DATA SEGMENT.

>>>>

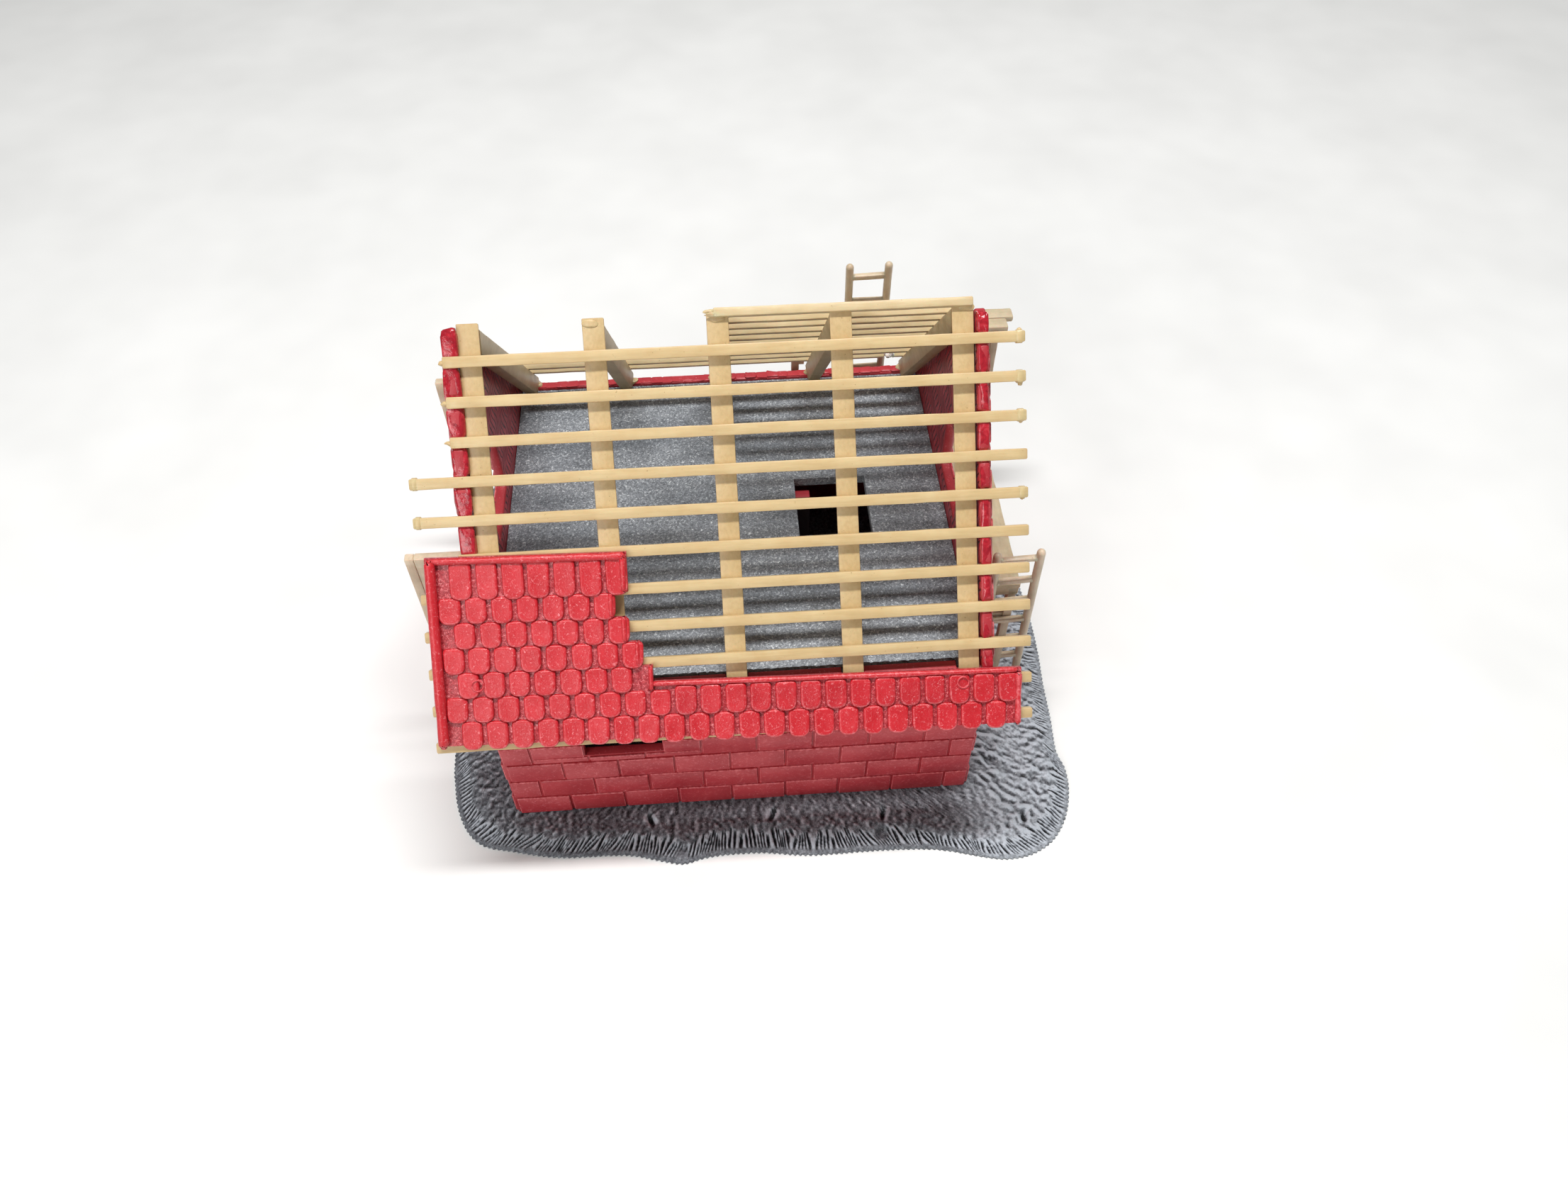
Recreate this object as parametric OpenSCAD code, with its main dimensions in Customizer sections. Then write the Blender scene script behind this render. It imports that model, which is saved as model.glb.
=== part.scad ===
// Small plastic scenery model of a brick house under construction, roof half on.
// Lengths in millimetres. The origin is on the underside of the ground plate, below the
// middle of the house. X runs along the ridge, Y from the front wall to the back, Z up.

/* [House] */
// Distance between two rafters, the module that the whole model follows
bay = 17; // [15:0.5:20]
// Thickness of the ground plate
plate_t = 2; // [1.5:0.1:3]
// Thickness of the brick walls
wall_t = 1.6; // [1.2:0.1:2]
// Height of the upper floor above the ground
storey_h = 33.4; // [32:0.1:35]
// Thickness of the upper floor
floor_t = 1.6; // [1.2:0.1:2]

/* [Roof] */
// Pitch of the front slope in degrees
front_pitch = 50.1; // [49:0.1:51]
// Pitch of the rear slope in degrees
rear_pitch = 47.5; // [47:0.1:48]
// Height of the front rafters' top faces at the ridge, above the ground
front_peak = 74.6; // [74:0.1:76]
// Height of the rear rafters' top faces at the ridge, above the ground
rear_peak = 73.4; // [73:0.1:75]
// Width of a rafter
rafter_w = 3.1; // [2.5:0.1:3.5]
// Depth of a rafter, square to the slope
rafter_d = 2.9; // [2.5:0.1:3.2]
// Distance between two battens, along the slope
batten_pitch = 5.43; // [5.2:0.01:5.6]
// Width of a batten
batten_w = 1.55; // [1.2:0.05:2]
// Thickness of a batten
batten_t = 1.2; // [1:0.05:1.4]
// Distance between two rows of tiles, along the slope
tile_row = 3.6; // [3.4:0.05:3.8]
// Width of one tile with its joint
tile_w = 3.6; // [3.4:0.05:3.8]

/* [Scaffold] */
// Distance between the two rails of a ladder
ladder_w = 6.8; // [6:0.1:8]
// Distance between two rungs
rung_pitch = 5.8; // [5:0.1:6.5]
// Thickness of rails and scaffold posts
pole_d = 1.4; // [1.2:0.1:1.8]
// Height of the walkway beside the right gable, above the ground
side_deck_h = 28; // [24:0.5:32]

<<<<

Copy out the whole listing, exactly as written.

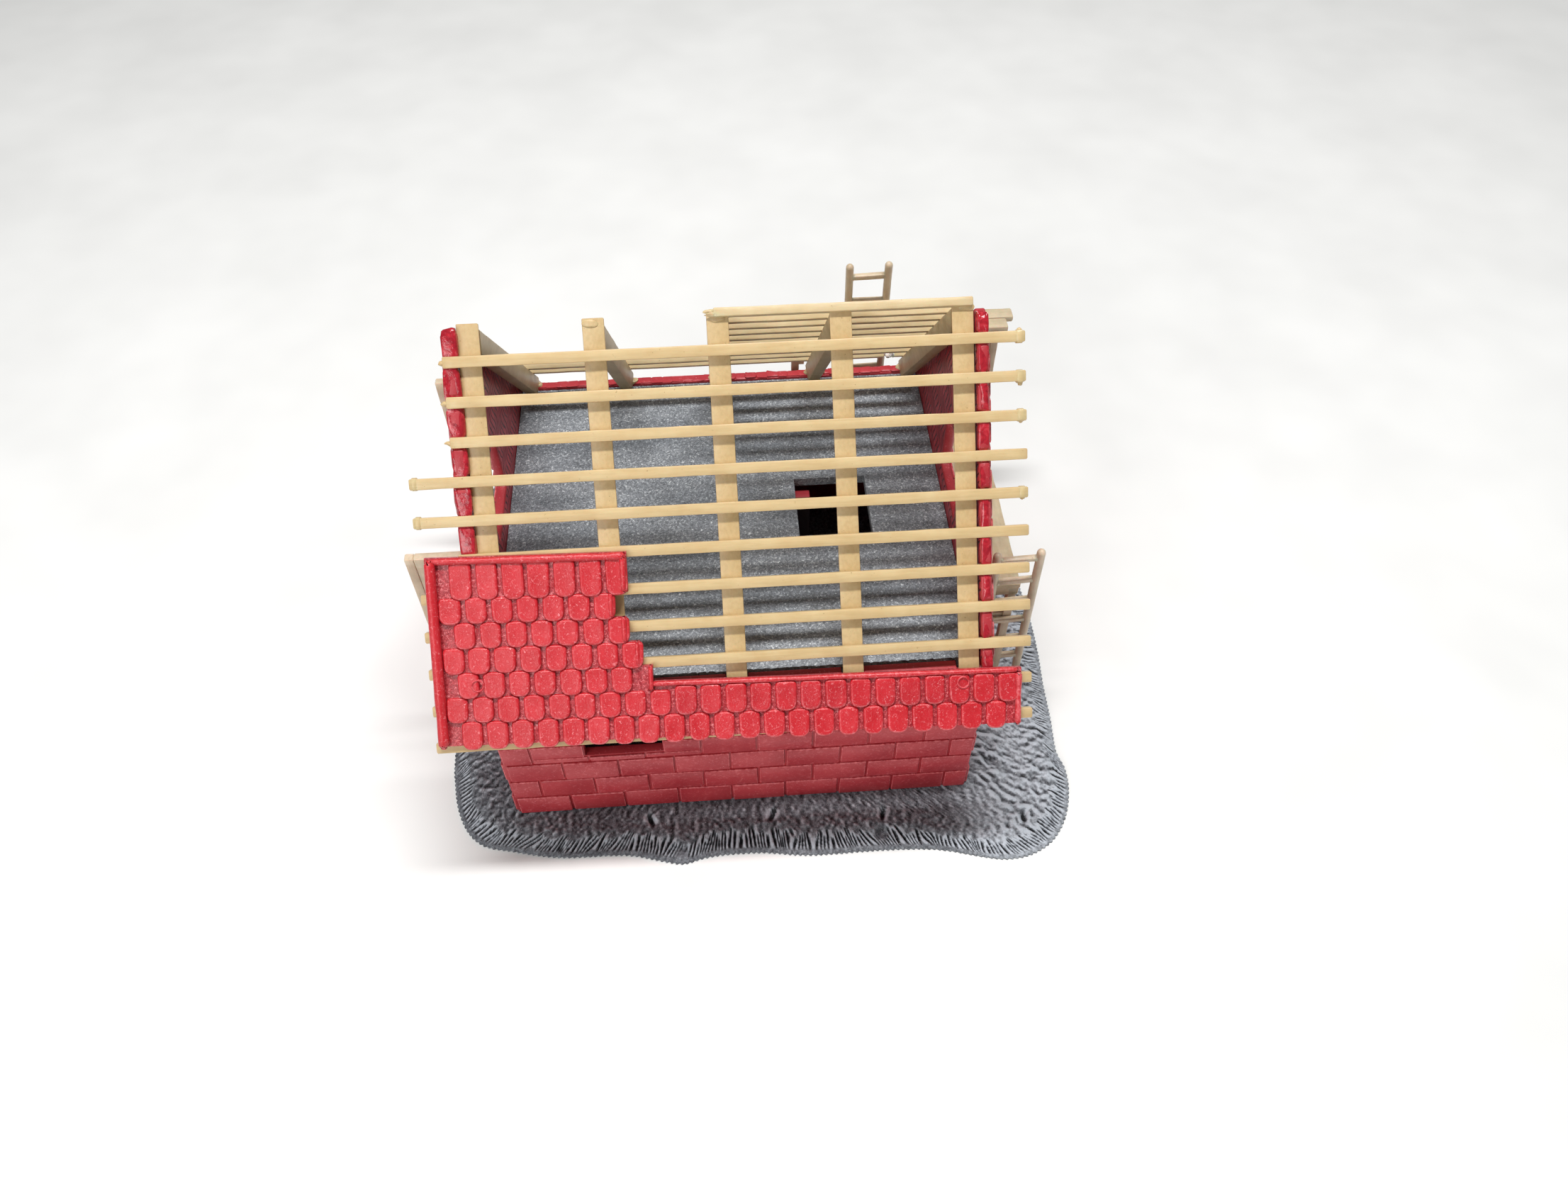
Recreate this object as parametric OpenSCAD code, with its main dimensions in Customizer sections. Then write the Blender scene script behind this render. It imports that model, which is saved as model.glb.
=== part.scad ===
// Small plastic scenery model of a brick house under construction, roof half on.
// Lengths in millimetres. The origin is on the underside of the ground plate, below the
// middle of the house. X runs along the ridge, Y from the front wall to the back, Z up.

/* [House] */
// Distance between two rafters, the module that the whole model follows
bay = 17; // [15:0.5:20]
// Thickness of the ground plate
plate_t = 2; // [1.5:0.1:3]
// Thickness of the brick walls
wall_t = 1.6; // [1.2:0.1:2]
// Height of the upper floor above the ground
storey_h = 33.4; // [32:0.1:35]
// Thickness of the upper floor
floor_t = 1.6; // [1.2:0.1:2]

/* [Roof] */
// Pitch of the front slope in degrees
front_pitch = 50.1; // [49:0.1:51]
// Pitch of the rear slope in degrees
rear_pitch = 47.5; // [47:0.1:48]
// Height of the front rafters' top faces at the ridge, above the ground
front_peak = 74.6; // [74:0.1:76]
// Height of the rear rafters' top faces at the ridge, above the ground
rear_peak = 73.4; // [73:0.1:75]
// Width of a rafter
rafter_w = 3.1; // [2.5:0.1:3.5]
// Depth of a rafter, square to the slope
rafter_d = 2.9; // [2.5:0.1:3.2]
// Distance between two battens, along the slope
batten_pitch = 5.43; // [5.2:0.01:5.6]
// Width of a batten
batten_w = 1.55; // [1.2:0.05:2]
// Thickness of a batten
batten_t = 1.2; // [1:0.05:1.4]
// Distance between two rows of tiles, along the slope
tile_row = 3.6; // [3.4:0.05:3.8]
// Width of one tile with its joint
tile_w = 3.6; // [3.4:0.05:3.8]

/* [Scaffold] */
// Distance between the two rails of a ladder
ladder_w = 6.8; // [6:0.1:8]
// Distance between two rungs
rung_pitch = 5.8; // [5:0.1:6.5]
// Thickness of rails and scaffold posts
pole_d = 1.4; // [1.2:0.1:1.8]
// Height of the walkway beside the right gable, above the ground
side_deck_h = 28; // [24:0.5:32]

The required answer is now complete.